__Stored rows__
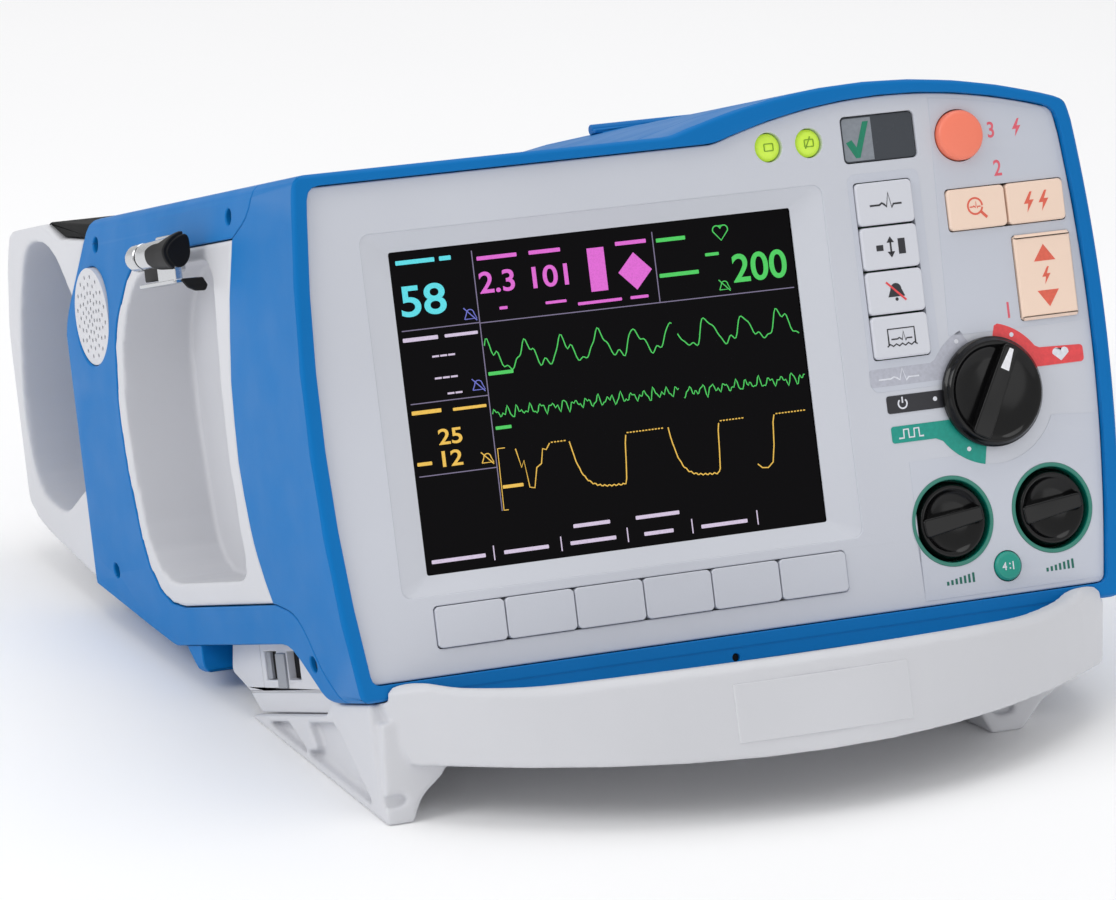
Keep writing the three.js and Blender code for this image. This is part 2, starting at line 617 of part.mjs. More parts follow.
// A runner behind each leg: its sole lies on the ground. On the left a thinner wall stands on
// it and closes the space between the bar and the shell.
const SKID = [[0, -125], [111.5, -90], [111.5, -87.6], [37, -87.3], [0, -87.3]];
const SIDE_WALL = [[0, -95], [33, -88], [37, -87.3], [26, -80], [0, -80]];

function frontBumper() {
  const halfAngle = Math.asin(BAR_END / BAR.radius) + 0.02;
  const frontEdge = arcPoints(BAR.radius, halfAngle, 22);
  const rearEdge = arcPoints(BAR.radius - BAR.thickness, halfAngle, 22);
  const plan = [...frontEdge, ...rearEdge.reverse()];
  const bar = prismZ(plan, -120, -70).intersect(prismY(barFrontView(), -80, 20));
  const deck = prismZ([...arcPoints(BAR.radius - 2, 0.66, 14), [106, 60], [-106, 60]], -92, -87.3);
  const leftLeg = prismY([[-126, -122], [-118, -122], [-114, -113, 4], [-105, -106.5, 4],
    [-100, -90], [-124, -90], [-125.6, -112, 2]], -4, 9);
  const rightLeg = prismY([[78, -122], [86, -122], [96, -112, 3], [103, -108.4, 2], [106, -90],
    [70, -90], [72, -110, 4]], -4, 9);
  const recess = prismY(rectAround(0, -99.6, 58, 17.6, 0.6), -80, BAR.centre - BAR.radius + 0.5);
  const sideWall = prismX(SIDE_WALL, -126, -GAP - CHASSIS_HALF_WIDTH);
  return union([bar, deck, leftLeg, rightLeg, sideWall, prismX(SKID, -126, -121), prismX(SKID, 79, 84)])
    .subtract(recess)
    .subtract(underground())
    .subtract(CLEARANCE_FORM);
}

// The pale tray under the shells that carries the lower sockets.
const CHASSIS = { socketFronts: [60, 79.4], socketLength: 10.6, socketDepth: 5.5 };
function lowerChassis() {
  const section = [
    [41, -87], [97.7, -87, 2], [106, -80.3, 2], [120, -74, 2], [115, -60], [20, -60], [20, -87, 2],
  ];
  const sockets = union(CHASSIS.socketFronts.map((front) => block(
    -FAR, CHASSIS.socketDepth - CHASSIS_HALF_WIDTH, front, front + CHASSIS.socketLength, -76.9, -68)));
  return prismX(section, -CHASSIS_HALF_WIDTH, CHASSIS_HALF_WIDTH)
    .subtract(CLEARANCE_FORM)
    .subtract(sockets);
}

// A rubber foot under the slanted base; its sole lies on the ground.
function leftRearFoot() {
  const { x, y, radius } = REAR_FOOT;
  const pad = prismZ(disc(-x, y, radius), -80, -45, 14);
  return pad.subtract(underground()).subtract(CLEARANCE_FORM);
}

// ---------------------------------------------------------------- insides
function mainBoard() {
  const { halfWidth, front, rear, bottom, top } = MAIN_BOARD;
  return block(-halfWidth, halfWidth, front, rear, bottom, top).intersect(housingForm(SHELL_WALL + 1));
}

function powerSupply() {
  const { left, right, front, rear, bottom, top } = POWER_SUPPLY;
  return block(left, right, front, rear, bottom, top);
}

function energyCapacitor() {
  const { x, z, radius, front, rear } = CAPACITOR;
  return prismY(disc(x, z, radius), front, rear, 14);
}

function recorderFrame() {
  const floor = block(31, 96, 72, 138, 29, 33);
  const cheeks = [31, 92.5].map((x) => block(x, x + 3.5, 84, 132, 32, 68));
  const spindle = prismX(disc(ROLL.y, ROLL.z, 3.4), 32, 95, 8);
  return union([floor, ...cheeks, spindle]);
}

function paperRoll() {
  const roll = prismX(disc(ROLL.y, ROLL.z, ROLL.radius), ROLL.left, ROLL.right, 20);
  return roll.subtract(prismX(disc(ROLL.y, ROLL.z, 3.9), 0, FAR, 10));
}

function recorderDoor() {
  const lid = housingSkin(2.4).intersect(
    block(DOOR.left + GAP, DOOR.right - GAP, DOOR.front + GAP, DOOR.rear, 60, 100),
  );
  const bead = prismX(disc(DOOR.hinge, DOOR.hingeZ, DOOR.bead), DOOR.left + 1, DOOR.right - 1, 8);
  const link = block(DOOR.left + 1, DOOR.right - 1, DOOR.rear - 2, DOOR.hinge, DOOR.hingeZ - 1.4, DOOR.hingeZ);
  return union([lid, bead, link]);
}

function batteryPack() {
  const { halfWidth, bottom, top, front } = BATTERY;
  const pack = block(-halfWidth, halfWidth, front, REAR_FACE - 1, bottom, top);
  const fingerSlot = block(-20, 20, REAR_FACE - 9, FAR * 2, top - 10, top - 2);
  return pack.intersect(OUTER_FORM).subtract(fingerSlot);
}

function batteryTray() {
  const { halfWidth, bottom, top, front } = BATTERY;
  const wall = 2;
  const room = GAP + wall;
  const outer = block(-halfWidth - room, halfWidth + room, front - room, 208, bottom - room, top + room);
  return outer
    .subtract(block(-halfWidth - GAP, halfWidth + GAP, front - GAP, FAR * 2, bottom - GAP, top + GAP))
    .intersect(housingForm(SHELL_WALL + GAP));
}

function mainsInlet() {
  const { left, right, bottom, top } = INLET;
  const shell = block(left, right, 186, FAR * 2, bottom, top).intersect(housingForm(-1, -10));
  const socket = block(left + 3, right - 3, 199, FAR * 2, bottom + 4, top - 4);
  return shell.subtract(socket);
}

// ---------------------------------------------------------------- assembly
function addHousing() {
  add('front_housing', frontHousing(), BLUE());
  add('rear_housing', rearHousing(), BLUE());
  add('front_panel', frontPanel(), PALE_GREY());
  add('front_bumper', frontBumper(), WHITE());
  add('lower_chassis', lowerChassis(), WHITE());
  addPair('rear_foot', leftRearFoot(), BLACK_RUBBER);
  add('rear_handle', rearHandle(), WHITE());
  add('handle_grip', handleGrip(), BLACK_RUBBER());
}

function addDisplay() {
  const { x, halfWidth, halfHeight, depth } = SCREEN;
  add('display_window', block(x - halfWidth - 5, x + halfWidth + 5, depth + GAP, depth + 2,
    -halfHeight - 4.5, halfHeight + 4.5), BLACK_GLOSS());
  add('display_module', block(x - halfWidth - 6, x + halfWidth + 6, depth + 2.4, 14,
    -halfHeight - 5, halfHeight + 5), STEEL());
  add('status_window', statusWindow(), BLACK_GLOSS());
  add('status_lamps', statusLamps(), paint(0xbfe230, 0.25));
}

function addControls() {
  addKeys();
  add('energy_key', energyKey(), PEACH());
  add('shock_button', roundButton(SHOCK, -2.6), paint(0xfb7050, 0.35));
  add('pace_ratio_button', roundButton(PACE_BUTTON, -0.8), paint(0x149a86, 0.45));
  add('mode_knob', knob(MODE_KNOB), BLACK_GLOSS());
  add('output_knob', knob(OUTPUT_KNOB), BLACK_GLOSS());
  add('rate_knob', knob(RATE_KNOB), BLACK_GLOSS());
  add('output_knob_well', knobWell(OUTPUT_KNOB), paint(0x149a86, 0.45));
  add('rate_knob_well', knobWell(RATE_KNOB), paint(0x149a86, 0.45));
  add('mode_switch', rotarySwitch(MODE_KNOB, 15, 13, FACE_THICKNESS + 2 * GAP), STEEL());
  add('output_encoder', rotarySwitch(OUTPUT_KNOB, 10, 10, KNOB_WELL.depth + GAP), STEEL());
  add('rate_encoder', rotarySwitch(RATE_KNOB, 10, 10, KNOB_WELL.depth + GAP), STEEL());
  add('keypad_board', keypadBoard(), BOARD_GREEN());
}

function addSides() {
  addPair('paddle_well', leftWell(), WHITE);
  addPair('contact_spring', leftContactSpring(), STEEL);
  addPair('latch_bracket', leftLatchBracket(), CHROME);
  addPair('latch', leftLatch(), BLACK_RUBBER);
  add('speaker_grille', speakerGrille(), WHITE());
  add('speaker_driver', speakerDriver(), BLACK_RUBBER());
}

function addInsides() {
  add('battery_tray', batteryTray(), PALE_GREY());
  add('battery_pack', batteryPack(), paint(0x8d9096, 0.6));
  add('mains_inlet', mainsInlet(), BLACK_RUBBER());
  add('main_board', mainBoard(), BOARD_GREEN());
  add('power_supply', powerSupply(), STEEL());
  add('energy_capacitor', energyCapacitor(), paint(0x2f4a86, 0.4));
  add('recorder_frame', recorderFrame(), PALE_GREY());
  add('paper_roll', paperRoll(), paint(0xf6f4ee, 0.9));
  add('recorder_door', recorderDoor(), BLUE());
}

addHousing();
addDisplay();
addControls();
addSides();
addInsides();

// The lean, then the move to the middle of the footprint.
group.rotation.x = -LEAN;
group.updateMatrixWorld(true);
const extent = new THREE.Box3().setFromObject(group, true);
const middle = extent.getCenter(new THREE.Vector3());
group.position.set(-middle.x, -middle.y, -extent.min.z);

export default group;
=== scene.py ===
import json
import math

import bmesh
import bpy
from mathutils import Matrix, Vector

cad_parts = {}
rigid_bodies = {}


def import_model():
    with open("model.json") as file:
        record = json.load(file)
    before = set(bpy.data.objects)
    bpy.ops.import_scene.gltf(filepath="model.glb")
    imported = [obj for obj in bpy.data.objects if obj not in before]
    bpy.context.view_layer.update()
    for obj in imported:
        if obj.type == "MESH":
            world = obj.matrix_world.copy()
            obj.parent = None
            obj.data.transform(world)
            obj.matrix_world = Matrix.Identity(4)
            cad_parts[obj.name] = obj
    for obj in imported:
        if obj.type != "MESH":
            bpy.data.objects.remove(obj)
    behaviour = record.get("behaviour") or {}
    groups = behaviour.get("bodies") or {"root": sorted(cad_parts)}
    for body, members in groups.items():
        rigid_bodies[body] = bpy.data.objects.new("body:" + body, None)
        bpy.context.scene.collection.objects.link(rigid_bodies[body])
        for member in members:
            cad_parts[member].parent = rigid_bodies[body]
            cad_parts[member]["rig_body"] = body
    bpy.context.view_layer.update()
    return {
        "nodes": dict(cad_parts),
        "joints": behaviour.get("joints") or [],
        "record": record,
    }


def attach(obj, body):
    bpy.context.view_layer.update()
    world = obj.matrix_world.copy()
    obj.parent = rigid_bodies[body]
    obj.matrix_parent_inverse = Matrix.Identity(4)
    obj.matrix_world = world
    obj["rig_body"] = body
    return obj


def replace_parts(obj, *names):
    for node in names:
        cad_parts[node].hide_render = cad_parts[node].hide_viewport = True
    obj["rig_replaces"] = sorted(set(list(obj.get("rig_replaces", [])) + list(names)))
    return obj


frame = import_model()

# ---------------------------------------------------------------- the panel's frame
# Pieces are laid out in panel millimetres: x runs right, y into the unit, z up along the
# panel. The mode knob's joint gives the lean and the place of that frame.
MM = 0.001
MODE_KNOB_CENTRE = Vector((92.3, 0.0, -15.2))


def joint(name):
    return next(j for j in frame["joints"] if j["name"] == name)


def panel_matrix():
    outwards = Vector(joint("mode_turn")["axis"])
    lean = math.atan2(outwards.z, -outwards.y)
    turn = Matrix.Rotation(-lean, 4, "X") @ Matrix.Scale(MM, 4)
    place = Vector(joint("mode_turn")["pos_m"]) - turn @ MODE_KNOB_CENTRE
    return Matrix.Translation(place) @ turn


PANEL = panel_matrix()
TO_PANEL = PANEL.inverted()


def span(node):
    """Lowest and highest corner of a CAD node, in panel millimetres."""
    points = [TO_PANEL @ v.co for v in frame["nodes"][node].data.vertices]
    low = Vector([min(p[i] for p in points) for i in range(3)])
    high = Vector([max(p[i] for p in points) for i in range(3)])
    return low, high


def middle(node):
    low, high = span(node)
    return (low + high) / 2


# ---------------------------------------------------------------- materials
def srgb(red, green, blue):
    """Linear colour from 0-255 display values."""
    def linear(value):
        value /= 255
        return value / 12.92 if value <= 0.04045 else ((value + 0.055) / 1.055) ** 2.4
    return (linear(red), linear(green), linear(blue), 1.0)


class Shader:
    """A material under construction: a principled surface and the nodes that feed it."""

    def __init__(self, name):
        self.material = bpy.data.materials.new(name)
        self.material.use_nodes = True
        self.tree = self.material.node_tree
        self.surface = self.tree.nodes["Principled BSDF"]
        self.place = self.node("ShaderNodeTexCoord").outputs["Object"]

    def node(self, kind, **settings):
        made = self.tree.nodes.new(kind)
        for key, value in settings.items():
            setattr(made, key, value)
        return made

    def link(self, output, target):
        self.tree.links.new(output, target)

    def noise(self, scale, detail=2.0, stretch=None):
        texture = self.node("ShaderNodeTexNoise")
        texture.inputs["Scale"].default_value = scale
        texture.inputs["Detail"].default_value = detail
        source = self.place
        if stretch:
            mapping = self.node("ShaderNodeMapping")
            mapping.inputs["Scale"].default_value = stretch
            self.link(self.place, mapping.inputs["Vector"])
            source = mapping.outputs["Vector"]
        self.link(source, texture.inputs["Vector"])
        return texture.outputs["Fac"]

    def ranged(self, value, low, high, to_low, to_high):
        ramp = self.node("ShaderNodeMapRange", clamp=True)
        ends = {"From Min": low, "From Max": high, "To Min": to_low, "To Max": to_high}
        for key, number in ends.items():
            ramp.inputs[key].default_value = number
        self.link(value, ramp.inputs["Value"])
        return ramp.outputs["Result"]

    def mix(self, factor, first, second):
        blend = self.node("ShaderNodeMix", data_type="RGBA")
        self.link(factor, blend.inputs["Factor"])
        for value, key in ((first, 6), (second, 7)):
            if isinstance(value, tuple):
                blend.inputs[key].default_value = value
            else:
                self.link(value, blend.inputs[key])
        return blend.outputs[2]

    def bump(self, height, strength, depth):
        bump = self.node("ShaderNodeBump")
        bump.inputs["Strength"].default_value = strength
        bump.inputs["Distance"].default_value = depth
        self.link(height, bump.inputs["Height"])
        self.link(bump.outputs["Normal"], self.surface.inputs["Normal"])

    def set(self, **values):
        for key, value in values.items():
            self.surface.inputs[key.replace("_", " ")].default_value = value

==

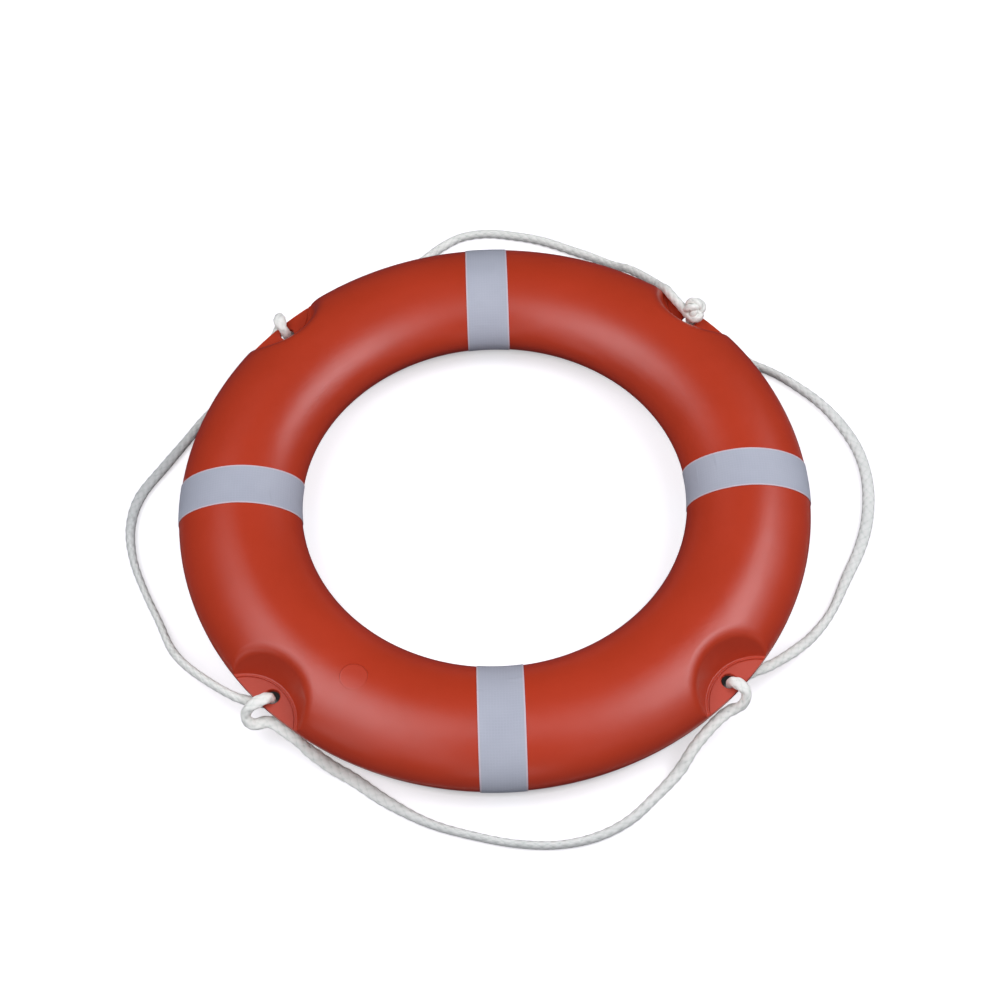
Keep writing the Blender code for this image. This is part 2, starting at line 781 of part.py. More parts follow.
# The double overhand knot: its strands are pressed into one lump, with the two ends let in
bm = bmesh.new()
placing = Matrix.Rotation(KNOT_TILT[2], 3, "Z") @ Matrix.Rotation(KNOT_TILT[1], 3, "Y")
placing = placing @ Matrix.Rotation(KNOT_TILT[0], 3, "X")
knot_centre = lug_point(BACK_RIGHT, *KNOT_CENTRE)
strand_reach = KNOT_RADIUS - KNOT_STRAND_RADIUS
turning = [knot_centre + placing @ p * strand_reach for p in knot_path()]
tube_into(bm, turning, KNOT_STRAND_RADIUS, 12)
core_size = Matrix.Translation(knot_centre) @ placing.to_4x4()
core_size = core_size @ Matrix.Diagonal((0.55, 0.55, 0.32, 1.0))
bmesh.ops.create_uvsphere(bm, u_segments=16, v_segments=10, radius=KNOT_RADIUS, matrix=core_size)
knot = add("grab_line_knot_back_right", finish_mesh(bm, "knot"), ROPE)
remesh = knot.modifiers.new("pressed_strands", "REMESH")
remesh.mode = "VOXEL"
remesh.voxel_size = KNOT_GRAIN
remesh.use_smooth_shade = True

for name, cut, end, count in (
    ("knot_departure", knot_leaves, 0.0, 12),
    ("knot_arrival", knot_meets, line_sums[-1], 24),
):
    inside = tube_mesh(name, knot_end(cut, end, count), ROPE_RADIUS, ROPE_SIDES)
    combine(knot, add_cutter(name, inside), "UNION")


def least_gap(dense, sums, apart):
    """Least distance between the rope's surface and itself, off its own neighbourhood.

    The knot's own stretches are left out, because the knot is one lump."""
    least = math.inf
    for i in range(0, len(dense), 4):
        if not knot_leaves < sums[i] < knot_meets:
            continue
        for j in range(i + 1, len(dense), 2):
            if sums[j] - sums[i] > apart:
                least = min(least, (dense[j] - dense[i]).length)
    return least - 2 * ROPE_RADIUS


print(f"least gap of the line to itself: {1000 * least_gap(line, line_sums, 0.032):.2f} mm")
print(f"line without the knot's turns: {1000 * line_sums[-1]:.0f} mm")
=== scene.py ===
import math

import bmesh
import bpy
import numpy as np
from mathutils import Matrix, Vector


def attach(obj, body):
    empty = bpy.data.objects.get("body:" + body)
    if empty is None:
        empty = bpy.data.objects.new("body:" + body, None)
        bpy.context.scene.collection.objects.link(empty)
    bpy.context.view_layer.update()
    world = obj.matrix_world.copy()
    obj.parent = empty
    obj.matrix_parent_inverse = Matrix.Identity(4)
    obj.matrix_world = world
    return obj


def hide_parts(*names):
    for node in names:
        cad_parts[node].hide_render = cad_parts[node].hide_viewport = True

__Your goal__
Please return, exactly as they appear, the lines starting at the one that contains "of the footprint." and ending at the one that contains "imported = [obj".

__Exercise response__
// The lean, then the move to the middle of the footprint.
group.rotation.x = -LEAN;
group.updateMatrixWorld(true);
const extent = new THREE.Box3().setFromObject(group, true);
const middle = extent.getCenter(new THREE.Vector3());
group.position.set(-middle.x, -middle.y, -extent.min.z);

export default group;
=== scene.py ===
import json
import math

import bmesh
import bpy
from mathutils import Matrix, Vector

cad_parts = {}
rigid_bodies = {}


def import_model():
    with open("model.json") as file:
        record = json.load(file)
    before = set(bpy.data.objects)
    bpy.ops.import_scene.gltf(filepath="model.glb")
    imported = [obj for obj in bpy.data.objects if obj not in before]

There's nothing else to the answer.